3. The pre and post energy state. This is probably what is fundamentally different about switching to searching in natural language: it’s not really a switch. How many people do you know who formulate thoughts in keywords? A change from a less intuitive practice, harder to understand and learn, to one that is more natural and easier to adopt is clearly a change with the flow, and not against it
The central idea in bringing to consumers a natural language search experience that (actually) works, is that the change is aligned with what’s natural to people, it is a change from an unnatural way of expressing intent (one that works as well as technology allows for today), to one that is more natural and easily converted into tangible, readable, typeable form.
But it’s not the end of the story. It’s also a change from an impoverished language, one that loses information and expressiveness in the conversion from intent to form (keywordese), to a highly expressive and powerful language – one which everyone is naturally prone to use.
The Query Universe: keywords, questions and all shades in between.
I completely recognize that there are cases in which your two-words vanilla search will do just fine in expressing what you need. Maybe you don’t really know what you want. Maybe you type “Jane Austen” and you just want to be entertained to a carousel of general interest documents that will teach your more about Jane Austen. And yet, what if what you wanted was to know about books that describe and review Jane Austen’s portrayal of the clergy? An encompassing search experience should satisfy users in both these cases, with as little effort as possible. Natural language search doesn’t mean impinging on what’s intuitive and natural to people by forcing some artificial constraint of semantic or syntactic well-formedness. It means using any and all linguistically relevant content that users do include in their queries, and rewarding them for doing so, thus encouraging experimentation, and reversion to a more natural way of phrasing intent than a bunch of keywords.
Note that I am purposefully talking about “natural language queries”, and not “questions”. Questions are just one type of natural language query. An optimized search engine that only answered questions, even if it did so really well, would address just a fraction of what people use search engines for. And many have made that mistake. AskJeeves opened somewhat the door to the market. Before they retired Jeeves, the folks at Ask figured out that users would like to come and ask questions on their website. The initial user response showed them quite right. The AskJeeves developers thought that an editorial approach, manually compiling the best answers to the big head of the questions that users asked, would be a winning strategy. It wasn’t. Although this was some time before the term “long tail” entered the vocabulary of search-savvy folks, it should be clear why. At the time, people didn’t realize that much of the value of search was not in the most common queries, but rather in the long tail of queries. People search for all sorts of things and once they think they can use language for some things, they’ll want to do so across the board. As a matter of fact, others do realize the importance of questions, today. Go to Google and ask “Who shot Lincoln?” and you get a nice a “one-box answer” with Lincoln’s murderer. Google shies away from the editorial approach and mines a nice set of sources which can provide quick answers to questions. But in reality, both approaches are limited, hackish, and brittle. Ask Google “Who murdered Lincoln?” and the one-box disappears. Still, why doesn’t Google publicize this feature much? Probably because telling users “come and ask a question, and we’ll get you some answers, some of the time. But don’t use language in all of your other searches because it’ll get worse…” doesn’t seem like a very consistent marketing message.

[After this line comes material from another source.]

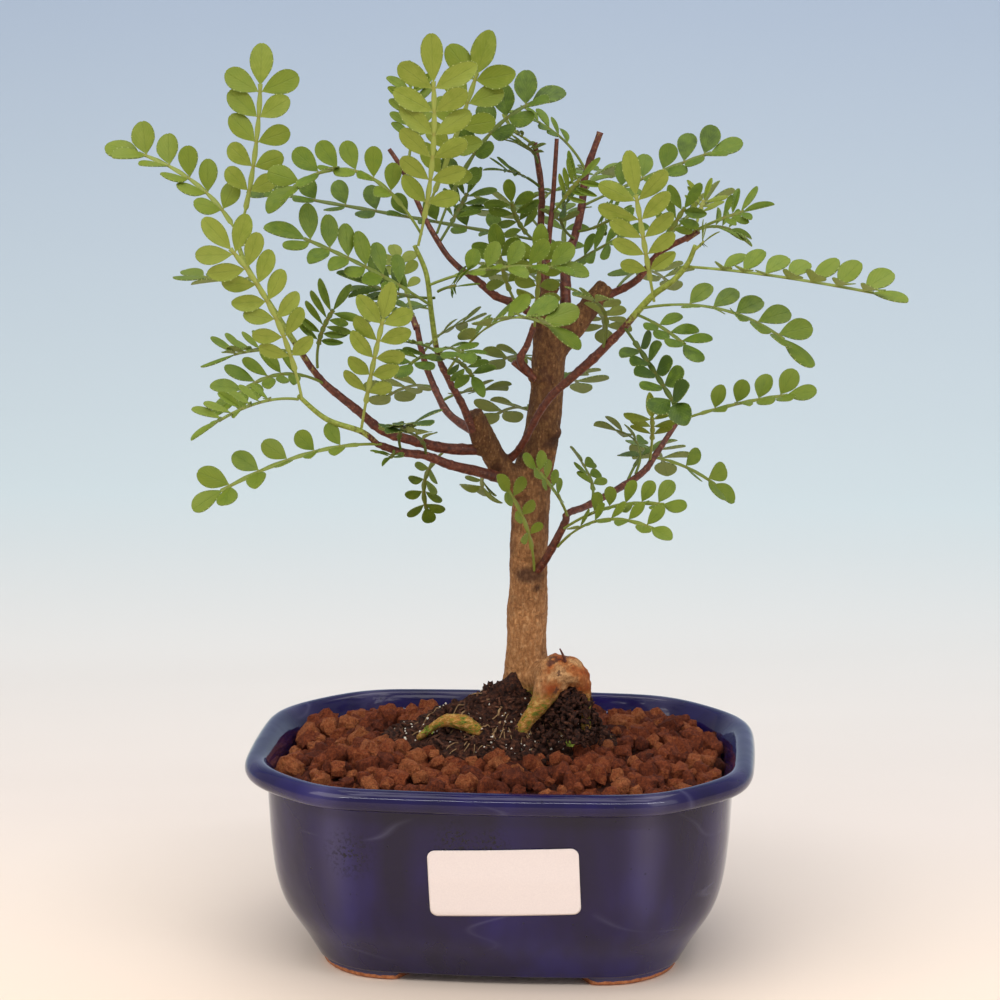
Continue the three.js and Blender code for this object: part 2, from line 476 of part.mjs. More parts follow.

The long tail of failed queries
Danny Sullivan cites Google Zeitgeist’s remarkable lack of long queries to represent what users will do with effective natural language search. Query logs are helpful, but the data can be misguiding. The data so far about short queries and past failures of natural language attempts is no indication about what users will really do or not do, as users have never yet been presented with the possibilities of true natural language search. What we do know is that users are attracted to the idea of being able to search using language and that they do so occasionally. Why would Google et al, bother to include some language-like features in their one-box results otherwise?

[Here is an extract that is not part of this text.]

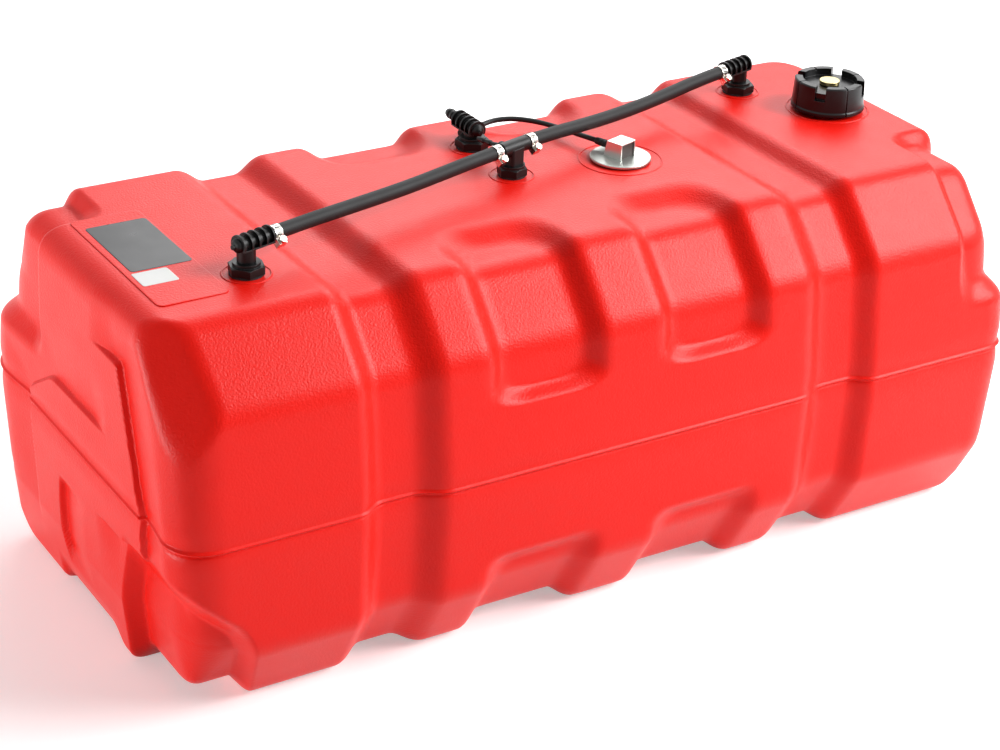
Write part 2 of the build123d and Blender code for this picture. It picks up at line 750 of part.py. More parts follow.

Moreover, it might be that looking closely at the bottom of query logs (the long tail), you’d find many longer, language-rich queries, all of them more or less about “Britney Spears“, but different enough not to be adding up to a high total of identical strings. But what’s really interesting, continuing our speculation, is that each one of those long queries could very well be the first attempt of a user who was really interested in something very specific about Britney. The only catch is that the vast majority of those queries likely failed to return what users wanted – or returned nothing relevant at all – since keyword search engines often get confused by the additional “noise” that natural language introduces in their statistical models. So – who could blame them – sooner or later, some or many of those users probably just threw their hands up and searched again simply for “Britney Spears“. One can see how the inflated number of “short searches” at the top of the query logs might very well come from the total failure of keywordese search engines to return users what they really wanted.
Managing Users Expectations
And yet, the obstacles are significant. What’s challenging is not that users are satisfied with the status quo, or that they won’t change their behavior. Rather the problem stems from the fact that people know language very well. The real risk is that bringing real language understanding capabilities to search might generate unsatisfiable expectations. Search is like air, and just as we need oxygen, we have an insatiable need for information. When this need is combined with the ease of use of natural language, the stakes become much higher. At Powerset, we realize this. We know that in order to be successful, we must always effectively communicate to users the power and the limits of our technology, controlling their expectations, and striving everyday to amaze them with something they previously thought to be impossible.
The future of search
Finally, a teaser for a future post. A lot about innovating is also about staying ahead of the curve: as technology progresses and speech technologies mature further than they have to date, are we really going to be performing searches by uttering disconnected keywords? At that point, function words and word relationships will necessarily be omnipresent and one would be foolish to ignore their importance…. Language and natural language will likely become pervasive once speech technologies mature and we get used to accessing information in mobile and otherwise encumbered environments (i.e. cars, etc…).